A driver based near a logistics platform in the canton of Vaud does not earn the same as a colleague assigned to agricultural deliveries in the Vaud hinterland. The exact location of the position matters as much as the canton.
This reality explains why two job offers posted in the same canton can show discrepancies of several hundred francs monthly, without the candidate’s experience being a factor.
Experience and seniority: how remuneration progresses
Experience remains the main lever for salary progression for a truck driver in Switzerland. The first years mark the steepest increase, then the curve flattens out.
- At the beginning of their career (less than two years), the salary is in the lower range. The beginner driver often accepts less favorable conditions to gain experience on the road.
- Between three and five years of seniority, remuneration progresses significantly. The driver masters the routes, loading procedures, and regulatory requirements, making them more autonomous.
- Beyond five years, the gap between cantons narrows. Seniority bonuses and negotiation ability partially compensate for the initial geographical disparities.
The absence of a national grid means that individual negotiation carries significant weight. Two drivers with the same seniority in the same city can earn different amounts depending on the size of the company and the type of transport performed.

Specializations and bonuses: the variables that grids ignore
The published salary averages almost never distinguish specializations. A driver holding an ADR certification (transport of hazardous materials), trained in driving exceptional convoys, or qualified for operating onboard cranes is not in the same range as a driver assigned to standard regional distribution.
ADR specializations or special convoys generate a notable salary bonus, rarely visible in aggregated statistics. This bonus varies according to the rarity of the profile in the region and the demand in the sector.

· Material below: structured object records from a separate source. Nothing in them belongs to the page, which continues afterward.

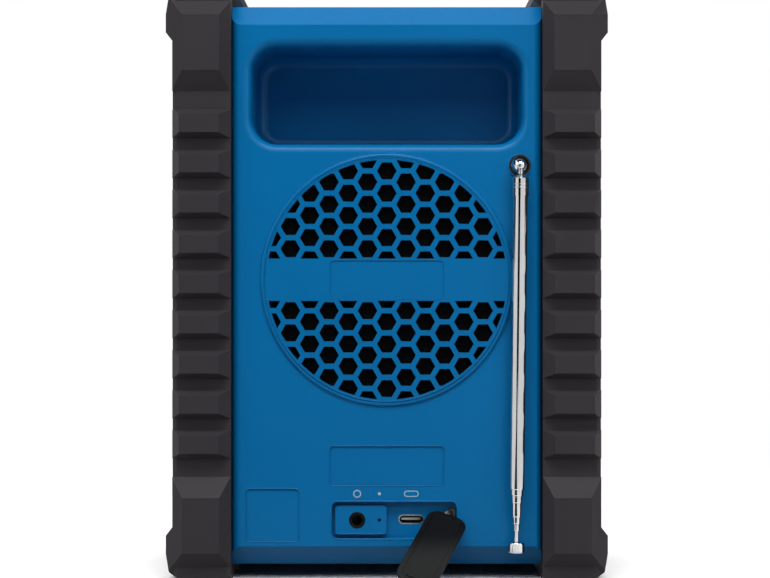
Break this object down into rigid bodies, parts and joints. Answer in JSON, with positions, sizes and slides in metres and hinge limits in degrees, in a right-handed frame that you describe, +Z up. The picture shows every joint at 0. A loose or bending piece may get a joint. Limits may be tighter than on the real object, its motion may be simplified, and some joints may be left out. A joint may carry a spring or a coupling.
{
  "type": "jobsite radio",
  "caption": "Portable jobsite radio with rubber side bumpers, a hand pocket, folding telescopic aerial and a rubber cover over its sockets.",
  "frame": {"origin": "middle of the footprint, on the plane of the bumpers' soles", "axes": "+Z up along the height, -Y out of the control side, +Y out of the aerial side, X across"},
  "size_m": [0.155, 0.1522, 0.208],
  "materials": {
    "blue_abs": "satin moulded ABS",
    "black_rubber": "matt moulded rubber",
    "cover_rubber": "smooth soft rubber",
    "seal_rubber": "matt",
    "black_plastic": "fine moulded grain",
    "grille_steel": "powder coat",
    "chrome_plate": "polished",
    "steel": "zinc plated",
    "nickel_brass": "nickel plated",
    "clear_lens": "clear acrylic",
    "display_module": "glossy",
    "board_green": "solder mask over glass fibre",
    "paper_cone": "coated paper pulp",
    "ferrite": "sintered ferrite and zinc steel",
    "copper_coil": "enamelled copper",
    "cell_wrap": "shrink sleeve",
    "lead_pvc": "insulated lead",
    "key_rubber": "soft touch"
  },
  "bodies": {
    "case": {"front_shell": "blue_abs", "rear_shell": "blue_abs", "case_seal": "seal_rubber", "case_screws": "steel", "bumper_left": "black_rubber", "bumper_right": "black_rubber", "rear_grille": "blue_abs", "front_grille": "grille_steel", "driver_basket": "black_plastic", "driver_magnet": "ferrite", "driver_surround": "seal_rubber", "driver_spider": "paper_cone", "driver_screws": "steel", "radiator_frame": "black_plastic", "radiator_surround": "seal_rubber", "radiator_screws": "steel", "display_lens": "clear_lens", "display_module": "display_module", "control_board": "board_green", "encoder": "steel", "keypad_mat": "key_rubber", "aux_socket": "nickel_brass", "usb_socket": "steel", "port_board": "board_green", "reset_switch": "black_plastic", "cover_anchor": "cover_rubber", "cover_strap": "cover_rubber", "battery_cells": "cell_wrap", "battery_tray": "black_plastic", "amp_board": "board_green", "driver_leads": "lead_pvc", "battery_leads": "lead_pvc", "aerial_lead": "lead_pvc"},
    "cone": {"driver_cone": "paper_cone", "voice_coil": "copper_coil", "dust_cap": "paper_cone"},
    "passive_plate": {"radiator_plate": "black_plastic"},
    "knob": {"tuning_knob": "black_plastic", "knob_shaft": "steel"},
    "reset": {"reset_button": "black_plastic"},
    "cover": {"port_cover": "cover_rubber", "cover_plugs": "cover_rubber"},
    "aerial_base": {"aerial_stud": "chrome_plate", "aerial_pin": "steel", "aerial_nut": "steel"},
    "mast": {"aerial_barrel": "chrome_plate", "aerial_tube_1": "chrome_plate"},
    "key_1": {"key_1": "key_rubber"},
    "key_2": {"key_2": "key_rubber"},
    "key_3": {"key_3": "key_rubber"},
    "key_4": {"key_4": "key_rubber"},
    "key_5": {"key_5": "key_rubber"},
    "mast_2": {"aerial_tube_2": "chrome_plate"},
    "mast_3": {"aerial_tube_3": "chrome_plate"},
    "mast_4": {"aerial_tube_4": "chrome_plate"},
    "mast_5": {"aerial_tube_5": "chrome_plate"},
    "mast_6": {"aerial_tube_6": "chrome_plate"},
    "mast_7": {"aerial_rod": "chrome_plate"}
  },
  "joints": [
    {"name": "knob_turn", "type": "hinge", "parent": "case", "child": "knob", "pos_m": [0.031, -0.055, 0.172], "axis": [0, -1, 0], "continuous": true},
    {"name": "cone_travel", "type": "slide", "parent": "case", "child": "cone", "axis": [0, -1, 0], "range_m": [-0.002, 0.002], "stiffness_N_per_m": 1500, "deforming": ["driver_surround", "driver_spider"]},
    {"name": "passive_travel", "type": "slide", "parent": "case", "child": "passive_plate", "axis": [0, 1, 0], "range_m": [-0.0016, 0.0016], "stiffness_N_per_m": 1200, "deforming": ["radiator_surround"]},
    {"name": "reset_press", "type": "slide", "parent": "case", "child": "reset", "axis": [0, -1, 0], "range_m": [0, 0.0004], "stiffness_N_per_m": 800, "springref_m": -0.0004},
    {"name": "cover_swing", "type": "hinge", "parent": "case", "child": "cover", "pos_m": [-0.0201, 0.0561, 0.0231], "axis": [0.5, 0.7071, 0.5], "range_deg": [-84, 0], "stiffness_Nm_per_rad": 0.004, "deforming": ["cover_strap", "cover_plugs"]},
    {"name": "aerial_swivel", "type": "hinge", "parent": "case", "child": "aerial_base", "pos_m": [-0.0467, 0.0589, 0.1456], "axis": [0, -1, 0], "range_deg": [-2, 1]},
    {"name": "aerial_tilt", "type": "hinge", "parent": "aerial_base", "child": "mast", "pos_m": [-0.0467, 0.0589, 0.1456], "axis": [0.9999, 0, 0.0113], "range_deg": [0, 180]},
    {"name": "key_1_press", "type": "slide", "parent": "case", "child": "key_1", "axis": [0, 1, 0], "range_m": [0, 0.001], "stiffness_N_per_m": 600, "springref_m": -0.001},
    {"name": "key_2_press", "type": "slide", "parent": "case", "child": "key_2", "axis": [0, 1, 0], "range_m": [0, 0.001], "stiffness_N_per_m": 600, "springref_m": -0.001},
    {"name": "key_3_press", "type": "slide", "parent": "case", "child": "key_3", "axis": [0, 1, 0], "range_m": [0, 0.001], "stiffness_N_per_m": 600, "springref_m": -0.001},
    {"name": "key_4_press", "type": "slide", "parent": "case", "child": "key_4", "axis": [0, 1, 0], "range_m": [0, 0.001], "stiffness_N_per_m": 600, "springref_m": -0.001},
    {"name": "key_5_press", "type": "slide", "parent": "case", "child": "key_5", "axis": [0, 1, 0], "range_m": [0, 0.001], "stiffness_N_per_m": 600, "springref_m": -0.001},
    {"name": "aerial_slide_1", "type": "slide", "parent": "mast", "child": "mast_2", "axis": [0.0113, 0, -0.9999], "range_m": [0, 0.088]},
    {"name": "aerial_slide_2", "type": "slide", "parent": "mast_2", "child": "mast_3", "axis": [0.0113, 0, -0.9999], "range_m": [0, 0.09]},
    {"name": "aerial_slide_3", "type": "slide", "parent": "mast_3", "child": "mast_4", "axis": [0.0113, 0, -0.9999], "range_m": [0, 0.092]},
    {"name": "aerial_slide_4", "type": "slide", "parent": "mast_4", "child": "mast_5", "axis": [0.0113, 0, -0.9999], "range_m": [0, 0.096]},
    {"name": "aerial_slide_5", "type": "slide", "parent": "mast_5", "child": "mast_6", "axis": [0.0113, 0, -0.9999], "range_m": [0, 0.097]},
    {"name": "aerial_slide_6", "type": "slide", "parent": "mast_6", "child": "mast_7", "axis": [0.0113, 0, -0.9999], "range_m": [0, 0.099]}
  ]
}
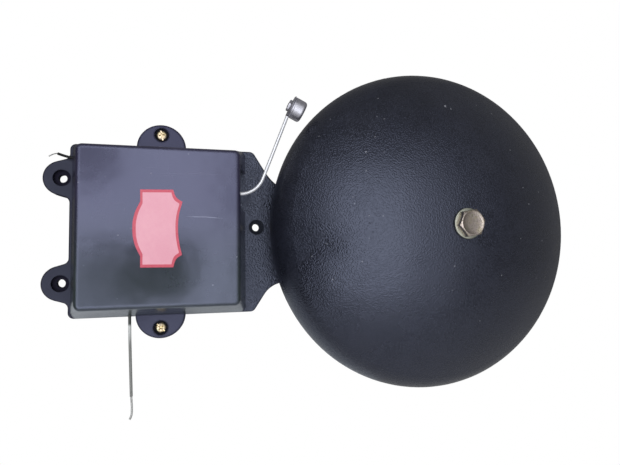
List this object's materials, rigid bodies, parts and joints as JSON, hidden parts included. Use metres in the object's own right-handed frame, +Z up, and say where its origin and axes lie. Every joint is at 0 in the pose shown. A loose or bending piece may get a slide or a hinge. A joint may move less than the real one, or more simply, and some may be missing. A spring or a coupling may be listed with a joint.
{
  "type": "electric signal bell",
  "caption": "Wall-mounted electric signal bell: a hollow-backed base plate, a closed coil cover, a large domed gong on a post and a bent-rod hammer driven by an electromagnet.",
  "frame": {"origin": "axis of the fixing hole in the neck of the base, where it meets the wall", "axes": "+X along the wall towards the gong, +Z up the wall, -Y out of the wall towards the viewer"},
  "size_m": [0.49, 0.1193, 0.3134],
  "materials": {
    "pebble_paint": "textured black paint on cast iron",
    "gong_paint": "textured black paint on pressed steel, with small chips",
    "cover_plastic": "smooth satin gloss",
    "yellow_zinc": "yellow passivated zinc plate",
    "bright_steel": "bright plated",
    "dark_steel": "oiled, slightly dull",
    "core_steel": "stacked laminations, varnished",
    "fibre": "pressed red-brown fibre",
    "bobbin_plastic": "moulded, matt",
    "coil_tape": "varnished tape over copper wire",
    "buffer_rubber": "matt black",
    "brass": "turned, slightly tarnished",
    "lead_sleeve": "soft grey insulation",
    "lead_black": "soft black insulation",
    "lead_core": "tinned copper strands"
  },
  "bodies": {
    "bell": {"base_casting": "pebble_paint", "cover": "cover_plastic", "cover_screws": "yellow_zinc", "gong": "gong_paint", "gong_washer": "bright_steel", "gong_bolt": "yellow_zinc", "fibre_washer": "fibre", "gong_post": "dark_steel", "post_nut": "yellow_zinc", "magnet_core": "core_steel", "core_bolts": "yellow_zinc", "coil_bobbin": "bobbin_plastic", "coil_winding": "coil_tape", "rear_cheek": "dark_steel", "front_cheek": "dark_steel", "pivot_pin": "bright_steel", "pin_clip": "dark_steel", "stop_bar": "dark_steel", "stop_bar_screws": "yellow_zinc", "stop_screw": "bright_steel", "stop_nut": "yellow_zinc", "stop_buffer": "buffer_rubber", "spring_post": "bright_steel", "return_spring": "bright_steel", "terminal_blocks": "fibre", "terminal_barrels": "brass", "terminal_screws": "bright_steel", "coil_lead_upper": "lead_sleeve", "coil_lead_lower": "lead_sleeve", "upper_lead": "lead_black", "upper_lead_tip": "lead_core", "lower_lead": "lead_sleeve", "lower_lead_tip": "lead_core"},
    "hammer": {"armature": "dark_steel", "hammer_rod": "bright_steel", "rod_nuts": "yellow_zinc", "hammer_washer": "bright_steel", "hammer_head": "bright_steel", "hammer_nut": "bright_steel"}
  },
  "joints": [
    {"name": "hammer_swing", "type": "hinge", "parent": "bell", "child": "hammer", "pos_m": [-0.028, -0.038, 0.005], "axis": [0, 1, 0], "range_deg": [0, 3.85], "stiffness_Nm_per_rad": 0.3, "springref_deg": -8.59, "deforming": ["return_spring"]}
  ]
}
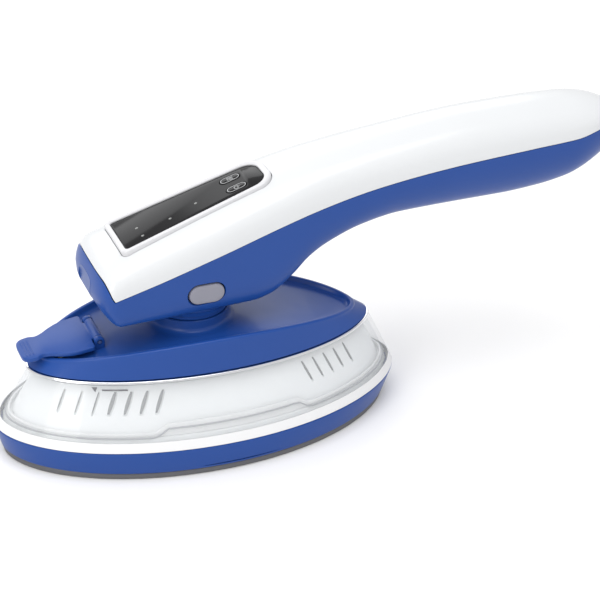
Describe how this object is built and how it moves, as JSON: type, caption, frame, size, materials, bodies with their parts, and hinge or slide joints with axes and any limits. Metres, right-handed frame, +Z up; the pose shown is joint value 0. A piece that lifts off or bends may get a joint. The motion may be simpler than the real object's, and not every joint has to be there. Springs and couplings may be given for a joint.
{
  "type": "handheld steamer",
  "caption": "Handheld garment steamer with an oval water-tank head on a flat soleplate and a swivelling grip with a key panel.",
  "frame": {"origin": "centre of the soleplate's lower face", "axes": "+Z up from the soleplate, -X towards the nose, +X along the grip to its tail, -Y the side with the left release button"},
  "size_m": [0.3185, 0.101, 0.1436],
  "materials": {
    "dark_sole": "satin",
    "silicone": "matt",
    "cast_aluminium": "cast",
    "steel": "plain",
    "nylon": "plain",
    "blue_plastic": "gloss",
    "white_plastic": "gloss",
    "white_liner": "satin",
    "clear_plastic": "clear",
    "pearl_plastic": "pearl",
    "bright_trim": "bright",
    "silver_plastic": "metallic",
    "black_panel": "high gloss",
    "grey_plastic": "satin",
    "copper": "wound copper",
    "black_rubber": "matt",
    "board_green": "satin"
  },
  "bodies": {
    "head": {"soleplate": "dark_sole", "chamber_gasket": "silicone", "heater_block": "cast_aluminium", "heating_element": "steel", "thermostat": "steel", "thermal_fuse": "nylon", "base_skirt": "blue_plastic", "heat_shield": "steel", "inner_housing": "white_liner", "well_seal": "silicone", "tank_liner": "white_liner", "water_tank": "clear_plastic", "tank_seal": "silicone", "tank_band": "pearl_plastic", "tank_trim_ring": "bright_trim", "top_cover": "blue_plastic", "flap_hinge_pin": "steel", "swivel_spindle": "steel", "bearing_washer": "nylon", "detent_crown": "nylon", "retaining_clip": "steel", "pump_body": "nylon", "pump_coil": "copper", "pump_cradle": "black_rubber", "inlet_hose": "silicone", "steam_feed_hose": "silicone", "connector_block": "nylon", "sole_screw_1": "steel", "sole_screw_2": "steel", "sole_screw_3": "steel", "sole_screw_4": "steel", "cover_screw_1": "steel", "cover_screw_2": "steel", "cover_screw_3": "steel", "cover_screw_4": "steel", "spindle_screw_1": "steel", "spindle_screw_2": "steel", "spindle_screw_3": "steel"},
    "flap": {"filler_flap": "blue_plastic", "filler_seal": "silicone"},
    "handle": {"handle_upper_shell": "white_plastic", "handle_lower_shell": "blue_plastic", "panel_bezel": "silver_plastic", "panel_glass": "black_panel", "control_board": "board_green", "release_bridge": "nylon", "release_spring_left": "steel", "release_spring_right": "steel", "terminal_block": "nylon", "internal_lead": "black_rubber", "cord_gland": "black_rubber", "handle_screw_1": "steel", "handle_screw_2": "steel", "handle_screw_3": "steel"},
    "release_left": {"release_button_left": "grey_plastic"},
    "release_right": {"release_button_right": "grey_plastic"},
    "power_key_body": {"power_key": "black_panel"},
    "steam_key_body": {"steam_key": "black_panel"}
  },
  "joints": [
    {"name": "filler_flap_hinge", "type": "hinge", "parent": "head", "child": "flap", "pos_m": [-0.051, 0, 0.0562], "axis": [0, 1, 0], "range_deg": [0, 70]},
    {"name": "handle_swivel", "type": "hinge", "parent": "head", "child": "handle", "pos_m": [-0.0045, 0, 0.068], "axis": [0, 0, 1], "range_deg": [-90, 90]},
    {"name": "release_button_left_press", "type": "slide", "parent": "handle", "child": "release_left", "axis": [0, 1, 0], "range_m": [0, 0.002], "stiffness_N_per_m": 500, "springref_m": -0.002, "deforming": ["release_spring_left"]},
    {"name": "release_button_right_press", "type": "slide", "parent": "handle", "child": "release_right", "axis": [0, -1, 0], "range_m": [0, 0.002], "stiffness_N_per_m": 500, "springref_m": -0.002, "deforming": ["release_spring_right"]},
    {"name": "power_key_press", "type": "slide", "parent": "handle", "child": "power_key_body", "axis": [0.319, 0, -0.9478], "range_m": [0, 0.0006], "stiffness_N_per_m": 1000, "springref_m": -0.0005},
    {"name": "steam_key_press", "type": "slide", "parent": "handle", "child": "steam_key_body", "axis": [0.319, 0, -0.9478], "range_m": [0, 0.0006], "stiffness_N_per_m": 1000, "springref_m": -0.0005}
  ]
}
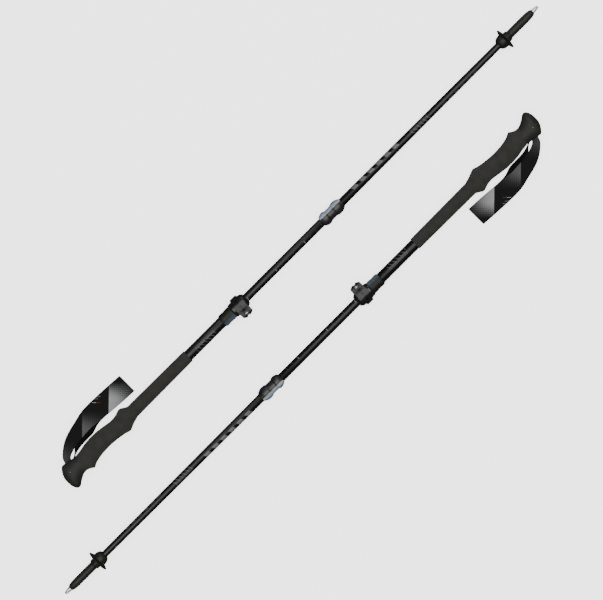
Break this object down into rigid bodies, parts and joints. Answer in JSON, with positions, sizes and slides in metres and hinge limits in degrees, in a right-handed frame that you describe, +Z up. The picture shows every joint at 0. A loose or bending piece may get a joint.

Night, weekend bonuses, and mileage allowances also modify the net salary received. In some companies, these supplements represent a significant portion of total remuneration.
- ADR transport (hazardous materials) requires additional training and regular renewals, justifying a salary supplement.
- Driving dump trucks or special transport vehicles requires technical skills valued in the market.
- Qualified crane drivers (SUVA) often combine two functions on the job site, which impacts their salary.
The type of goods transported directly influences remuneration, sometimes more than the canton or seniority. A driver specialized in long-distance refrigerated transport in German-speaking Switzerland can exceed the general average in Geneva.
The gap between the average salary stated at 62,400 CHF and the reality on the ground therefore depends on a combination of factors: precise location of the position, years of experience, technical specialization, and individual negotiation ability. None of these parameters taken in isolation is sufficient to predict what a heavy truck driver will actually earn at the end of the month.